**RECORDS FOR THE EXERCISE**
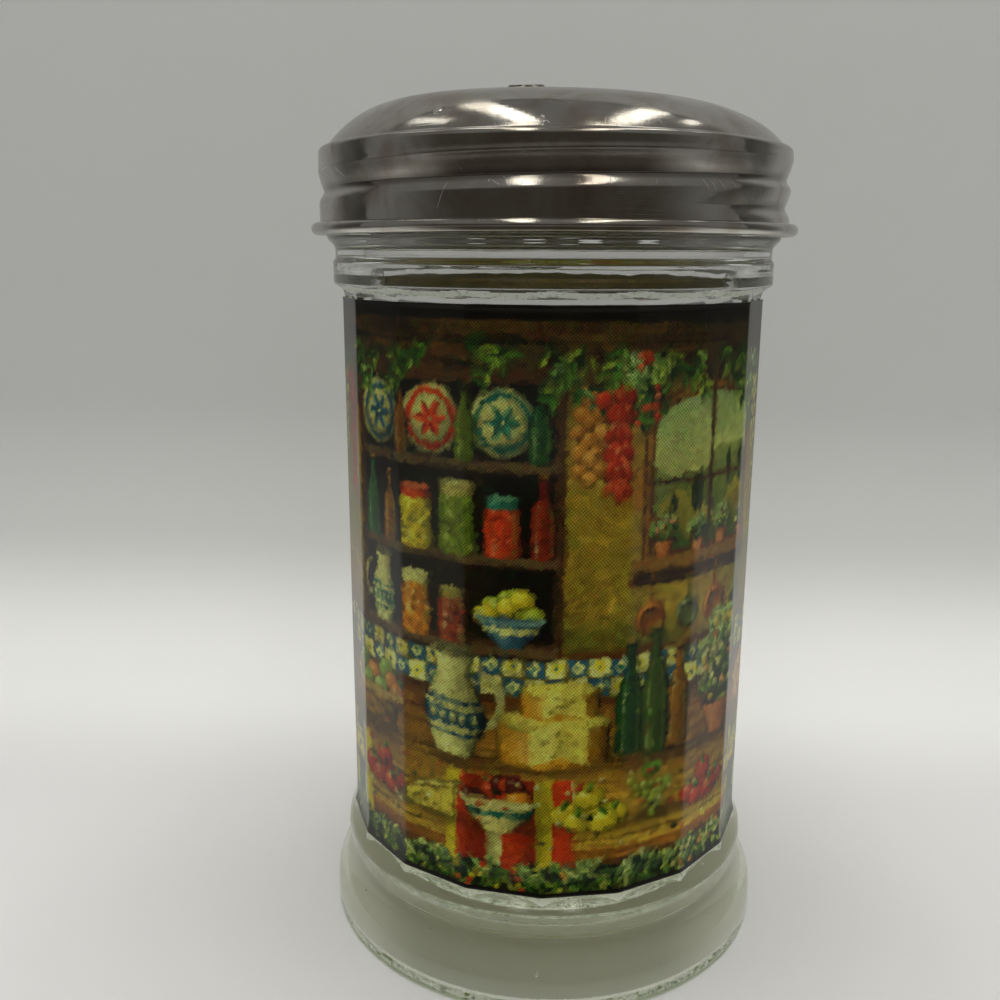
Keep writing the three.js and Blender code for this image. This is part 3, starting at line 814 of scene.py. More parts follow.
    def cheese(self, u, v, wide, tall):
        rind, paste = (0.80, 0.52, 0.15), (0.95, 0.83, 0.42)
        self.vessel(u, v, [(0, wide), (tall * 0.12, wide * 1.02), (tall * 0.9, wide * 1.02), (tall, wide)], rind,
                    lip=False)
        self.ball(u, v + tall, wide, wide * 0.24, tone(paste, -0.06), light=0.1, gloss=0, line=0.3)
        ridge = [(u + wide * 0.05, v + tall + wide * 0.02), (u + wide * 0.05, v + wide * 0.05)]  # the cut's edge
        right = [(u + wide * 0.62, v + tall - wide * 0.17), (u + wide * 0.62, v - wide * 0.10)]
        left = [(u - wide * 0.42, v - wide * 0.12), (u - wide * 0.42, v + tall - wide * 0.20)]
        self.shape([ridge[0], *right, ridge[1]], tone(paste, -0.1))
        self.shape([*ridge, *left], tone(paste, 0.15))
        for _ in range(7):
            self.ball(u + wide * self.rng.uniform(-0.35, 0.55), v + tall * self.rng.uniform(0.1, 0.75), 0.35, 0.28,
                      tone(paste, -0.4), light=0, gloss=0, line=0)

    def wedge(self, u, v, wide, tall):
        paste = (0.95, 0.80, 0.36)
        self.shape([(u - wide, v), (u + wide * 0.7, v - tall * 0.08), (u + wide * 0.7, v + tall * 0.86),
                    (u - wide, v + tall * 0.5)], paste, tone(paste, -0.55))
        self.shape([(u - wide, v + tall * 0.5), (u + wide * 0.7, v + tall * 0.86), (u + wide, v + tall * 1.12),
                    (u - wide * 0.5, v + tall * 0.78)], tone(paste, 0.25), tone(paste, -0.5))
        for _ in range(5):
            r = self.rng.uniform(0.3, 0.75)
            self.ball(u + wide * self.rng.uniform(-0.7, 0.5), v + tall * self.rng.uniform(0.12, 0.5), r, r * 0.8,
                      tone(paste, -0.3), light=-0.4, gloss=0, line=0.3)

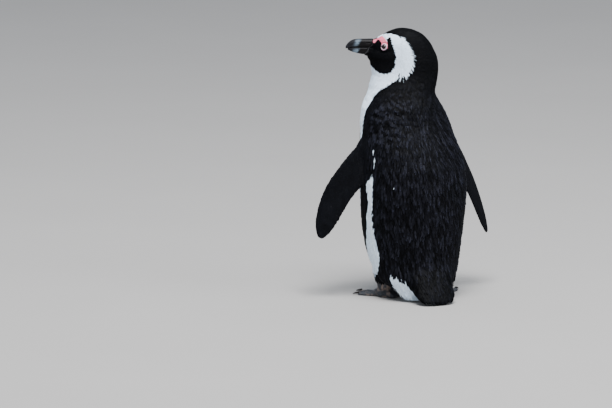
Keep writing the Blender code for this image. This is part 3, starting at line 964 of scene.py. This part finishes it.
length = feather_length(roots, root_part) * chance.uniform(0.86, 1.14, len(roots)) * MM
ahead, level, _ = head_place(roots)
nape = is_part(root_part, "head", "neck") & (ahead < LOOP_BACK) & (level > 388)
length *= np.where(nape, 0.72 + 1.3 * teeth(roots), 1)
for name in FLIPPERS:
    along, chord, _ = flipper_place(roots, name)
    elbow = is_part(root_part, name) & (chord > 20) & between(along, 15, 90)
    length *= np.where(elbow, chance.uniform(1, 2.2, len(roots)), 1)
swing = SWING * strand + chance.normal(0, LEAN, len(roots))
way = turned(flat(lie(roots, root_part), up), up, swing)
stations = [(roots, up, way)]
for t0, t1 in zip(RINGS, RINGS[1:]):
    spot, up, way = stations[-1]
    spot, up = land(spot + way * (length * (t1 - t0))[:, None])
    stations.append((spot, up, flat(way, up)))
angle, body_level, _ = body_place(roots)
is_vent = is_part(root_part, "trunk") & white_at(roots, root_part) & (np.abs(angle) > 85)
droop = VENT_DROOP * is_vent * fall(roots[:, 2] / MM, 26, 44)
droop *= chance.uniform(0.7, 1.15, len(roots))
for t, (spot, _, _) in zip(RINGS, stations):
    room = np.maximum(spot[:, 2] / MM - CLEARANCE, 0)
    spot[:, 2] -= np.minimum(droop, room) * t ** 2 * MM
print("walked", len(roots), "feathers")

# %% [markdown]
# The outer feathers gather in fine ridges. They run down the back, lean outwards over the
# right shoulder, and ripple level where the turned neck squeezes the left one. Noise that
# is stretched along a slanting line gives each of them.

# %% Ridges of the outer feathers
# tilt to the right in degrees, width and length of a ridge in mm
DOWN_BACK, LEFT_RIPPLES, RIGHT_LEAN = (4, 2.1, 11), (78, 2.1, 9), (30, 2.3, 12)
# level and how strong the ridges are
RIDGE_SIZE = ((12, 0.6), (40, 1), (330, 1), (365, 0.75), (400, 0.15))


def lines(across, up, shape):
    """Long thin patches of noise that lean aside."""
    tilt, wide, long = shape
    c, s = math.cos(math.radians(tilt)), math.sin(math.radians(tilt))
    run = np.stack([(across * c + up * s) / wide, (up * c - across * s) / long,
                    np.zeros(len(up))], axis=1) * MM
    return wander(run, (1, 1, 1), 2.6)


def strands(points, part):
    """Height of the ridges, from -1 to 1."""
    angle, level, _ = body_place(points)
    angle = angle % 360
    across = angle * DEGREE
    sway = 5 * wander(points, (18, 18, 30), 8.2)
    left = ease(level, 225, 300) * fall(angle, 128, 172)
    right = ease(level, 210, 262) * ease(angle, 168, 198)
    ridge = lines(across + sway, level, DOWN_BACK) * (1 - left) * (1 - right)
    ridge += 1.6 * lines(across, level + 0.6 * sway, LEFT_RIPPLES) * left
    ridge += lines(across + sway, level, RIGHT_LEAN) * right
    size = look_up(level, RIDGE_SIZE) * (1 + 0.15 * left)
    size = np.where(np.abs(angle - 180) > 85, size * 0.25, size)
    size = np.where(is_part(part, "trunk", "neck", "head", "tail"), size, 0.15)
    return np.clip(2 * ridge, -1, 1) * size


ridges = [strands(spot, root_part) for spot, _, _ in stations[1:]]
print("ridges lift", int((ridges[1] > 0.3).sum()), "feathers")

# %% [markdown]
# ## One feather, many times
# Each feather is a thin closed vane: a root, three rings of left edge, ridge and right
# edge, and a tip. That is sixteen triangles. The vane starts under its neighbours and rises
# until its tip lies at the coat's outside, which is what makes the rows overlap like tiles.
# All feathers of a region are one mesh, written as arrays, because an operator for each of
# tens of thousands would take hours.
#
# Each feather also gets two maps. One named OFBake puts the whole feather in a patch three
# thousandths wide, at its root's place on an unwrap of the body. The other runs across and
# along the vane, for its barbs.

# %% Build coats from arrays
CORNERS = 10  # of one feather
ACROSS = np.array((0, 0.5, 1) * 3 + (0.5,))
ALONG = np.array((0, -0.05, 0, 0.45, 0.45, 0.45, 0.86, 0.86, 0.86, 1))
QUADS = np.array([(k + a, k + b, k + 3 + b, k + 3 + a)
                  for k in (0, 3) for a, b in ((0, 1), (1, 2), (2, 0))])
TRIS = np.array([(0, 2, 1), (6, 7, 9), (7, 8, 9), (8, 6, 9)])
PATCH = 0.003  # width of a feather's patch on the OFBake map


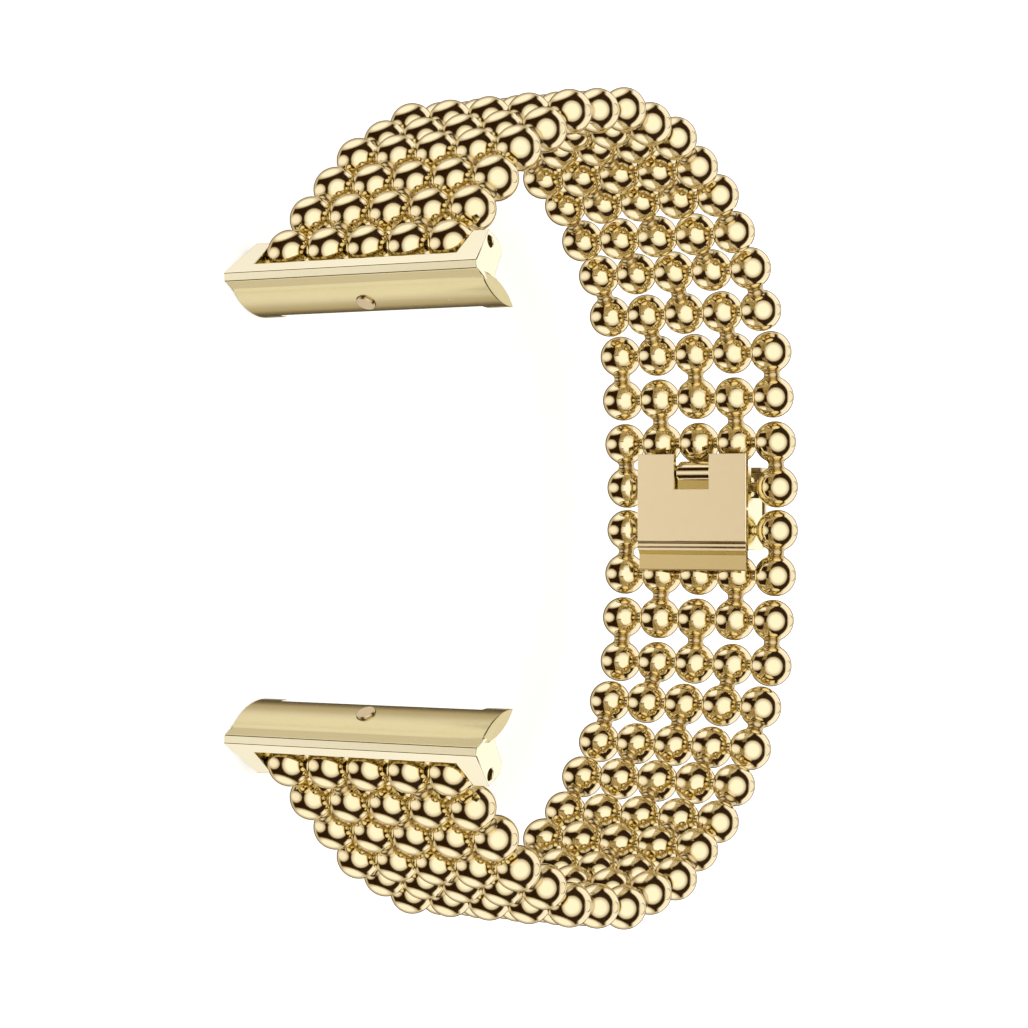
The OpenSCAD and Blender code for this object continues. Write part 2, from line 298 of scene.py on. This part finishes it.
def course(side, row):
    """The links between this row and the next one, with their pins."""
    name = f"{side}_links_{row:02d}"
    near = row_place(side, row + 1)
    far = row_place(side, row)
    step = far - near
    turn = Matrix.Rotation(math.atan2(step.y, step.x), 4, "Z")
    bead = bead_shape()
    neck = neck_shape(step.length)
    balls = []
    necks = []
    for column in link_columns(row):
        lift = Vector((0, 0, lug_middle_z() - near.z + column_z(column)))
        balls.append((*bead, Matrix.Translation(near + lift) @ turn))
        balls.append((*bead, Matrix.Translation(far + lift) @ turn))
        necks.append((*neck, Matrix.Translation(near + lift) @ turn))
    if row == ROWS - 1:
        balls.append((*bead, on_row(side, row)))
    beads = new_object(name + "_beads", *joined(balls + necks))
    smooth(beads, BEAD_CREASE)
    dress(beads, GOLD, name, name)
    # The necks, the faces after the balls', get the darker gold: painted shade between the balls
    beads.data.materials.append(NECK_SHADE_GOLD)
    ball_faces = sum(len(faces) for verts, faces, matrix in balls)
    for face in beads.data.polygons[ball_faces:]:
        face.material_index = 1
    shape = pin_shape(STRAP_HALF - PIN_INSET)
    pins = [(*shape, on_row(side, pinned)) for pinned in pinned_rows(row)]
    if pins:
        pin = new_object(name + "_pins", *joined(pins))
        smooth(pin, PIN_CREASE)
        dress(pin, CROSS_PIN, name, name)


def lug_beads(side):
    """The single balls on the lug's pin, in every other column."""
    name = f"{side}_lug_beads"
    bead = bead_shape()
    balls = [(*bead, on_row(side, 1, column_z(column))) for column in range(1, COLUMNS + 1, 2)]
    beads = new_object(name + "_balls", *joined(balls))
    smooth(beads, BEAD_CREASE)
    dress(beads, GOLD, f"{side}_lug", name)


# The latches' springs
def wave_spring(side):
    """A flat ring bent into waves, stood along the way the latch is pressed in."""
    name = f"{side}_latch_spring"
    middle = node_middle(name)
    press = latch_axis(side)
    swing = (SPRING_H - SPRING_STRIP) / 2
    inner, half = SPRING_R - SPRING_W, SPRING_STRIP / 2
    section = ((inner, -half), (SPRING_R, -half), (SPRING_R, half), (inner, half))
    verts = []
    for i in range(SPRING_STEPS):
        turn = 2 * math.pi * i / SPRING_STEPS
        wave = swing * math.cos(SPRING_WAVES * turn)
        verts += [around(radius, turn, wave + height) for radius, height in section]
    faces = band(len(section), SPRING_STEPS, closed=True)
    stand = Matrix.Translation(middle) @ press.to_track_quat("Z", "Y").to_matrix().to_4x4()
    ring = new_object(name + "_ring", [stand @ v for v in verts], faces)
    smooth(ring, RING_CREASE)
    dress(ring, PIN_METAL, f"{side}_lug", name)
    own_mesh(ring)


# Solids with rounded edges
def rounded(name, body, width, paint, crease=EDGE_CREASE, times=None):
    """A node's solid with its flat faces joined up and its sharp edges rounded.

    times, where given, says from an edge's two ends how many times the width it gets.
    """
    mesh = frame["nodes"][name].data.copy()
    shell = bmesh.new()
    shell.from_mesh(mesh)
    bmesh.ops.remove_doubles(shell, verts=shell.verts, dist=WELD)
    bmesh.ops.dissolve_degenerate(shell, dist=WELD, edges=shell.edges)
    bmesh.ops.dissolve_limit(
        shell, angle_limit=math.radians(FLAT), verts=shell.verts, edges=shell.edges,
    )
    shell.normal_update()
    share = shell.edges.layers.float.new("bevel_weight_edge")
    for edge in shell.edges:
        edge.smooth = edge.calc_face_angle(0) <= math.radians(crease)
        if not edge.smooth:
            edge[share] = (times(*(v.co for v in edge.verts)) if times else 1) / WIDEST
    for face in shell.faces:
        face.smooth = True
    shell.to_mesh(mesh)
    shell.free()
    if "custom_normal" in mesh.attributes:
        mesh.attributes.remove(mesh.attributes["custom_normal"])
    piece = bpy.data.objects.new(name + "_body", mesh)
    bpy.context.scene.collection.objects.link(piece)
    edges = piece.modifiers.new("rounded edges", "BEVEL")
    edges.width = WIDEST * width
    edges.segments = EDGE_STEPS
    edges.limit_method = "WEIGHT"
    edges.use_clamp_overlap = False
    flats = piece.modifiers.new("flat faces", "WEIGHTED_NORMAL")
    flats.keep_sharp = True
    dress(piece, paint, body, name)
    return piece


def lug_rounding(side):
    """Rounds a lug's edges alike, but leaves the mouth of the latch's hole sharp."""
    middle = node_middle(f"{side}_latch")
    press = latch_axis(side)

    def times(one, other):
        at_hole = all((v - middle).cross(press).length < LATCH_HOLE_R for v in (one, other))
        return 0 if at_hole else 1

    return times


def plate_rounding(one, other):
    """Rounds the sole plate's upper long edge and the lip's free edge the most."""
    ends = (one, other)
    rim = all(abs(v.y - PLATE_Y) < NEAR and abs(v.z - PLATE_END) < NEAR for v in ends)
    lip = all(abs(v.y - LIP_Y) < NEAR and abs(v.x - LIP_END) < NEAR for v in ends)
    return WIDEST if (rim or lip) and (one - other).length > LONG_EDGE else 1


# Faces painted a tone of their own, all of them painted shade or painted light, picked by their
# middle and their normal
def painted(piece, paint, where):
    piece.data.materials.append(paint)
    for face in piece.data.polygons:
        if where(face.center, face.normal):
            face.material_index = len(piece.data.materials) - 1


def on_tongue(side):
    """Picks the faces of a lug's slide tongue."""
    turn = math.radians(TONGUE_TILT)

    def where(spot, normal):
        along, outward = lug_plane(side, spot)
        u, v = along - TONGUE_MIDDLE[0], outward - TONGUE_MIDDLE[1]
        length = u * math.cos(turn) + v * math.sin(turn)
        height = v * math.cos(turn) - u * math.sin(turn)
        return abs(length) < TONGUE_DEPTH / 2 and abs(height) < TONGUE_T / 2 + TONGUE_SPARE

    return where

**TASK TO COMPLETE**
Above are the entries. Output exactly the lines beginning with the line that has "own_mesh(ring)" and ending with the line that has "sharp edges rounded.".

**REPLY TO THE EXERCISE**
    own_mesh(ring)


# Solids with rounded edges
def rounded(name, body, width, paint, crease=EDGE_CREASE, times=None):
    """A node's solid with its flat faces joined up and its sharp edges rounded.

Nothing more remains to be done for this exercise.